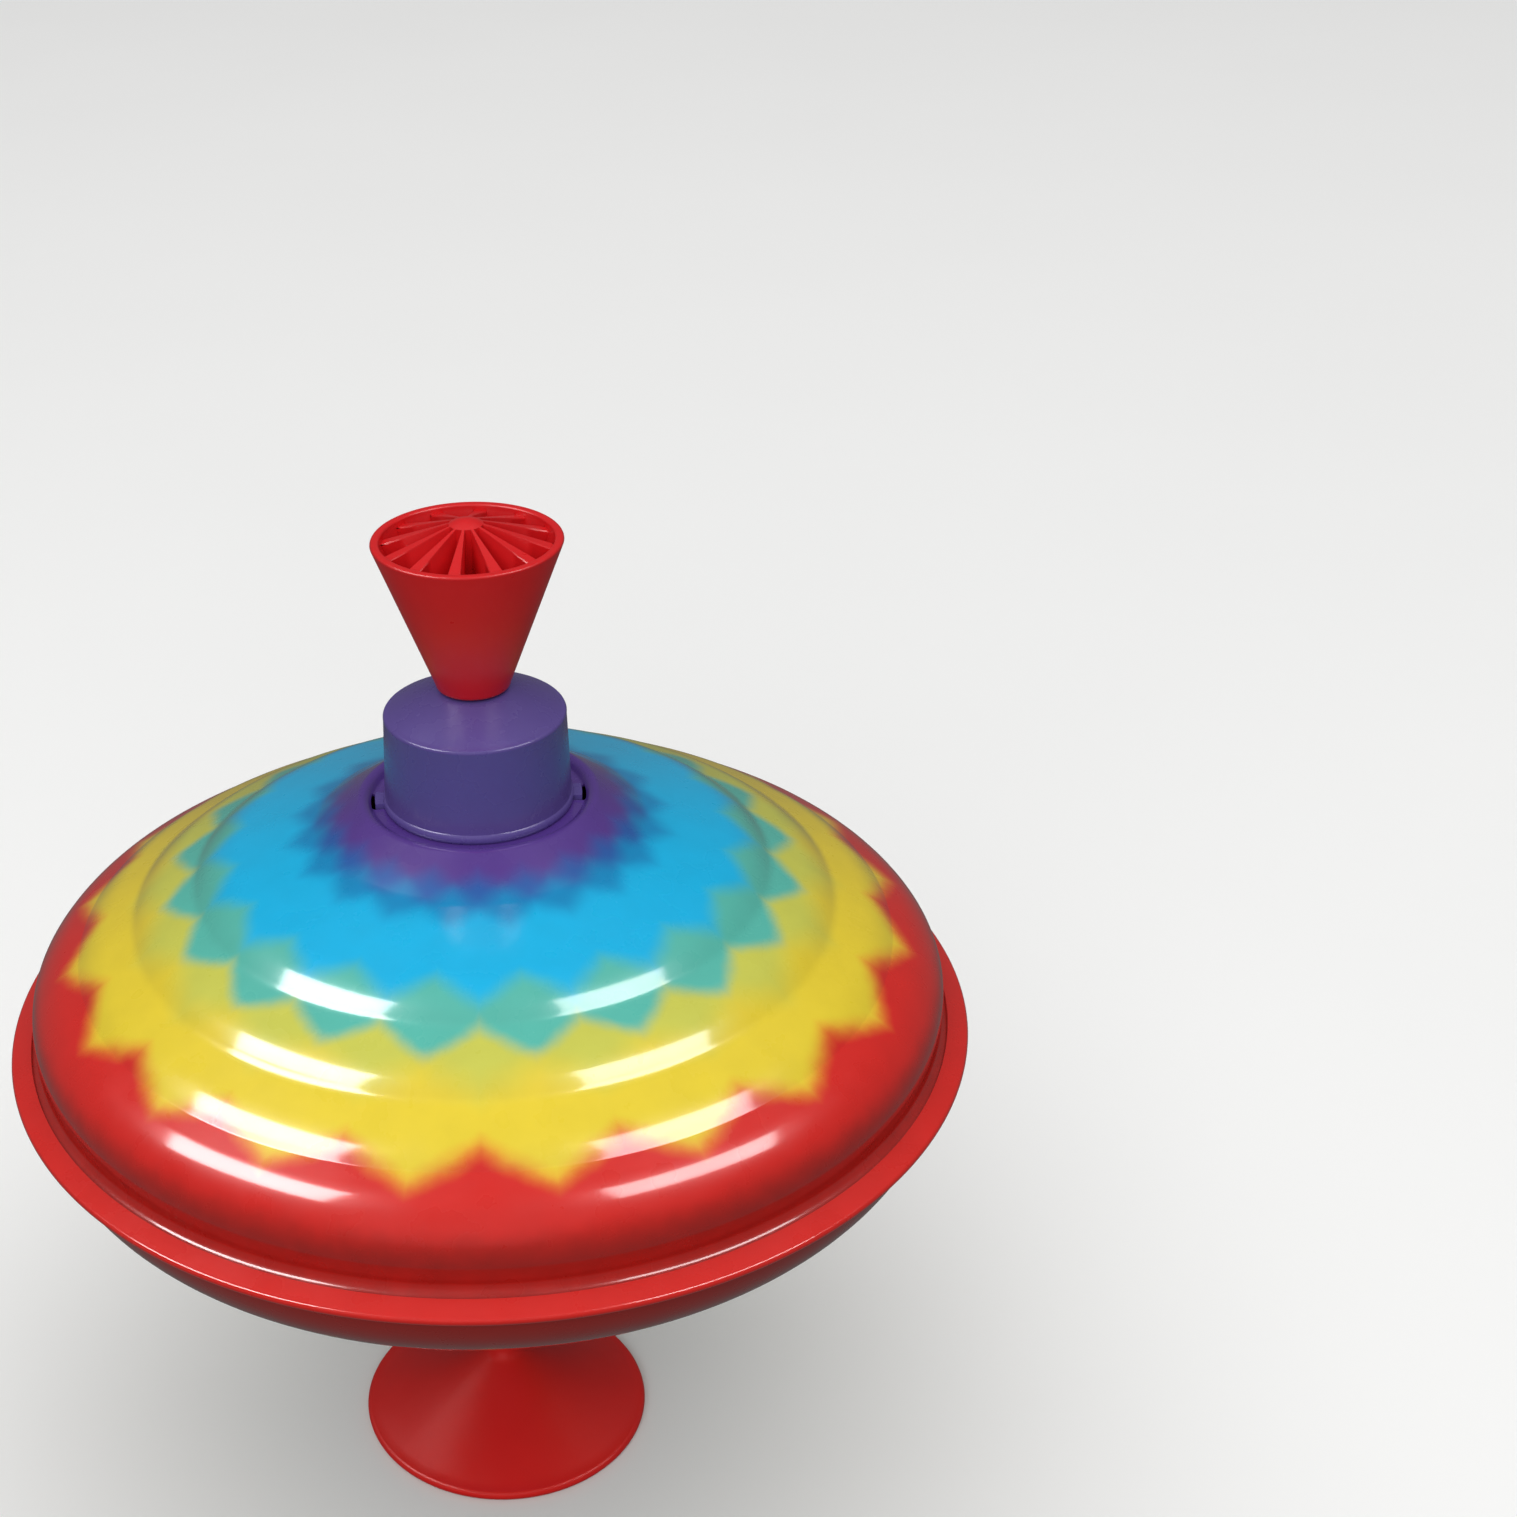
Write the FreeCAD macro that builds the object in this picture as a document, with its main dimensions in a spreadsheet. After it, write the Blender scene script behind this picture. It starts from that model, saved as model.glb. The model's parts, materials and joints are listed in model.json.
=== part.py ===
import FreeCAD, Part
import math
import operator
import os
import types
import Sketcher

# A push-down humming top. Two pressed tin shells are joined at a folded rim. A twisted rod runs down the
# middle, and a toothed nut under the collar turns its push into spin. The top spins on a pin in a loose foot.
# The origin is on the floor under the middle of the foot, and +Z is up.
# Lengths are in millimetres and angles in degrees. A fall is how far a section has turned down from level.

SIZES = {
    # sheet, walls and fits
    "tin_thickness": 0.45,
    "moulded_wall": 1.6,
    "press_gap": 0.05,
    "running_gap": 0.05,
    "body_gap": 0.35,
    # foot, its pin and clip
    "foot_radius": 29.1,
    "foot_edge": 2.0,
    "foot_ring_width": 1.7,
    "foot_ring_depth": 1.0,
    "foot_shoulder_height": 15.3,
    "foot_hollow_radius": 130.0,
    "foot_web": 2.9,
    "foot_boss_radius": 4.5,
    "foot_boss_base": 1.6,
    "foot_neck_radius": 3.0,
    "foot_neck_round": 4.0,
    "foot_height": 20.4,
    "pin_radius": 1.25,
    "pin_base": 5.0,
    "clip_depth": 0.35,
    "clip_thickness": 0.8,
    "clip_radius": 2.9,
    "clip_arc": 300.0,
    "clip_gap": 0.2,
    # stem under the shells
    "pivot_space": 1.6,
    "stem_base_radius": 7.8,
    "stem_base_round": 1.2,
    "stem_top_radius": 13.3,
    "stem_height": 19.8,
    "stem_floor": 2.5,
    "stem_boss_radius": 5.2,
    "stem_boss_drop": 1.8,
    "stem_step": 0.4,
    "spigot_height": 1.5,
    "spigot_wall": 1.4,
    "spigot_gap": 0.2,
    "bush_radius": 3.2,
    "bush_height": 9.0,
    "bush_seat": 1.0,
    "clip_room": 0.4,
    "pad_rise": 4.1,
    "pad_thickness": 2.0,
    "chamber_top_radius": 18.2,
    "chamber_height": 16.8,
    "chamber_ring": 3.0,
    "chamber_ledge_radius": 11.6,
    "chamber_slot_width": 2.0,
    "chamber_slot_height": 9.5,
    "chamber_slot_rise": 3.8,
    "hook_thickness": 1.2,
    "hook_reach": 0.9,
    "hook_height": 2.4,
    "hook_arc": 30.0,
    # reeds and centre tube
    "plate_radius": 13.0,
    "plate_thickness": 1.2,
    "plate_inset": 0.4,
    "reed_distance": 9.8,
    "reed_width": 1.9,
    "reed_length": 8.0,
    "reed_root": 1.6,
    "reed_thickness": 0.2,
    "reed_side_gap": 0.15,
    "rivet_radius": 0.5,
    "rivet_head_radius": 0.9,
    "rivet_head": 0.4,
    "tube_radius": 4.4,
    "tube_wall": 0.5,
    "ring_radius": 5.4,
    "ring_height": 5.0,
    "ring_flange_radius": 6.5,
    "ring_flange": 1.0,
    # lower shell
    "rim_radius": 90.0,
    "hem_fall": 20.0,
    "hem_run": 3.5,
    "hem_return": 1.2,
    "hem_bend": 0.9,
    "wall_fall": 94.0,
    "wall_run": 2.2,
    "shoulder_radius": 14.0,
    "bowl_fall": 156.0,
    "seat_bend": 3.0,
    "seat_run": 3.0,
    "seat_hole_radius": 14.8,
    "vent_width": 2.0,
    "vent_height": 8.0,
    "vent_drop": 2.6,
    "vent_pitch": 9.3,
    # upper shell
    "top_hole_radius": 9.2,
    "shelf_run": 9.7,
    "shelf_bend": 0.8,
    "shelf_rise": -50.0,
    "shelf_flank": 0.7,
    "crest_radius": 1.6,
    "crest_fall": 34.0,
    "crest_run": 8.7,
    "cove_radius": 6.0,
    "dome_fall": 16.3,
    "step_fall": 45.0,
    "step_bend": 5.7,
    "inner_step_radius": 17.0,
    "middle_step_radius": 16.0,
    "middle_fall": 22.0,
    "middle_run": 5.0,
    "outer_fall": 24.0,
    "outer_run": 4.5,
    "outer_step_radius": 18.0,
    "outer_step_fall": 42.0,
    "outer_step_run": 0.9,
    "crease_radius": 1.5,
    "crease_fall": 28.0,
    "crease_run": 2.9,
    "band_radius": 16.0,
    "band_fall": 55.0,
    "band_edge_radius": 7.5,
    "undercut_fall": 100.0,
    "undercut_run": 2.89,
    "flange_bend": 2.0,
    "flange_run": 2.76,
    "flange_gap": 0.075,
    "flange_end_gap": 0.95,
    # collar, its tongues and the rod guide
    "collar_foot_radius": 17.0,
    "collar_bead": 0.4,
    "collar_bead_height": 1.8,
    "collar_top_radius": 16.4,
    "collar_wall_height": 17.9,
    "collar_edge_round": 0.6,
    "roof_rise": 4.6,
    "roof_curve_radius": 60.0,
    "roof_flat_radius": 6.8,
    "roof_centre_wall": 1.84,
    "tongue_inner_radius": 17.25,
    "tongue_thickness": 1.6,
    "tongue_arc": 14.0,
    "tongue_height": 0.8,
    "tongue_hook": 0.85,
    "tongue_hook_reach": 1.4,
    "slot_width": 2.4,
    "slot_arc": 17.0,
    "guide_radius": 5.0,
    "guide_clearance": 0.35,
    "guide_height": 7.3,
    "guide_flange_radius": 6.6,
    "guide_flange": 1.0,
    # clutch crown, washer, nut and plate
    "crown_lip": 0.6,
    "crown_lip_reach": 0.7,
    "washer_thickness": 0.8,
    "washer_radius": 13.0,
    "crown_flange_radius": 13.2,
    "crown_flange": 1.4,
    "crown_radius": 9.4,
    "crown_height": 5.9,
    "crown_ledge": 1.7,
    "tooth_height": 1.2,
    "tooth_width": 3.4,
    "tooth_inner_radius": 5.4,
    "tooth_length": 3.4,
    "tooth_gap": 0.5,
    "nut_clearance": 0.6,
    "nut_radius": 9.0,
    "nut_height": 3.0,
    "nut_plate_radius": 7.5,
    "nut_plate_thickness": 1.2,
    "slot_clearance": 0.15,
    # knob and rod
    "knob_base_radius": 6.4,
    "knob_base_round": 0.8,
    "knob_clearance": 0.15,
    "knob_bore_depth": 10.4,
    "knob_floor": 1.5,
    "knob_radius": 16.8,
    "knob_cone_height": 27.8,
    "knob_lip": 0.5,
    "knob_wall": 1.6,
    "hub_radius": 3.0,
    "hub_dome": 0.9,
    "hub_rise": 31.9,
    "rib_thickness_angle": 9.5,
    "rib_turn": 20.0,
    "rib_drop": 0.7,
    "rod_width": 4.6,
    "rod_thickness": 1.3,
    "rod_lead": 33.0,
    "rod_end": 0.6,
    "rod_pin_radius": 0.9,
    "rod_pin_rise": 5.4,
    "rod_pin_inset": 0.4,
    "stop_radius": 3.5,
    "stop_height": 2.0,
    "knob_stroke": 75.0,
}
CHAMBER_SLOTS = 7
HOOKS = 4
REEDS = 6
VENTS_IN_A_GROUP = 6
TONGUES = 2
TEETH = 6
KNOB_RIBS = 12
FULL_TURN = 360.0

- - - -

Begin with the first line of the listing and copy exactly through the line that contains "# Lengths are", please, keeping both ends and leaving out everything after.

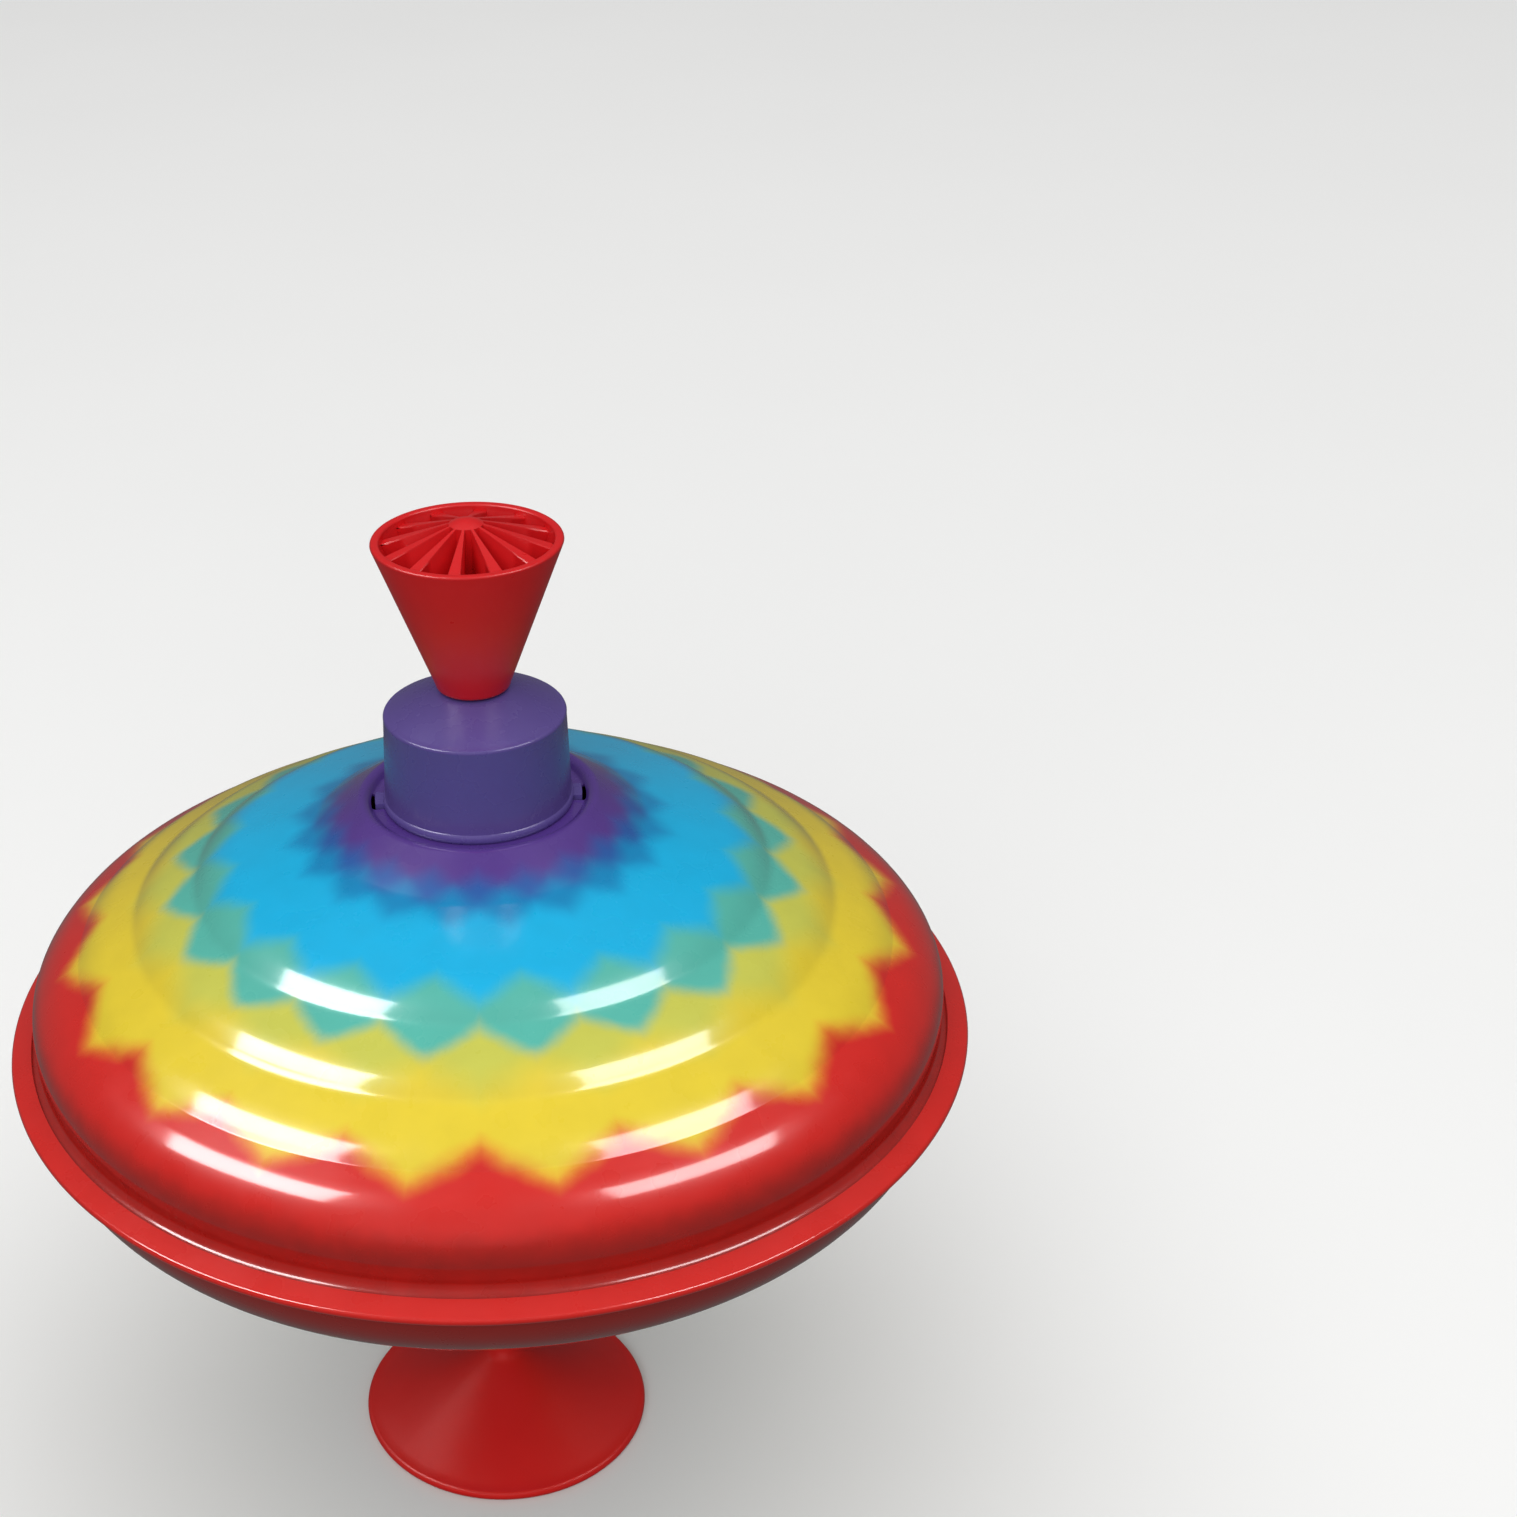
Write the FreeCAD macro that builds the object in this picture as a document, with its main dimensions in a spreadsheet. After it, write the Blender scene script behind this picture. It starts from that model, saved as model.glb. The model's parts, materials and joints are listed in model.json.
=== part.py ===
import FreeCAD, Part
import math
import operator
import os
import types
import Sketcher

# A push-down humming top. Two pressed tin shells are joined at a folded rim. A twisted rod runs down the
# middle, and a toothed nut under the collar turns its push into spin. The top spins on a pin in a loose foot.
# The origin is on the floor under the middle of the foot, and +Z is up.
# Lengths are in millimetres and angles in degrees. A fall is how far a section has turned down from level.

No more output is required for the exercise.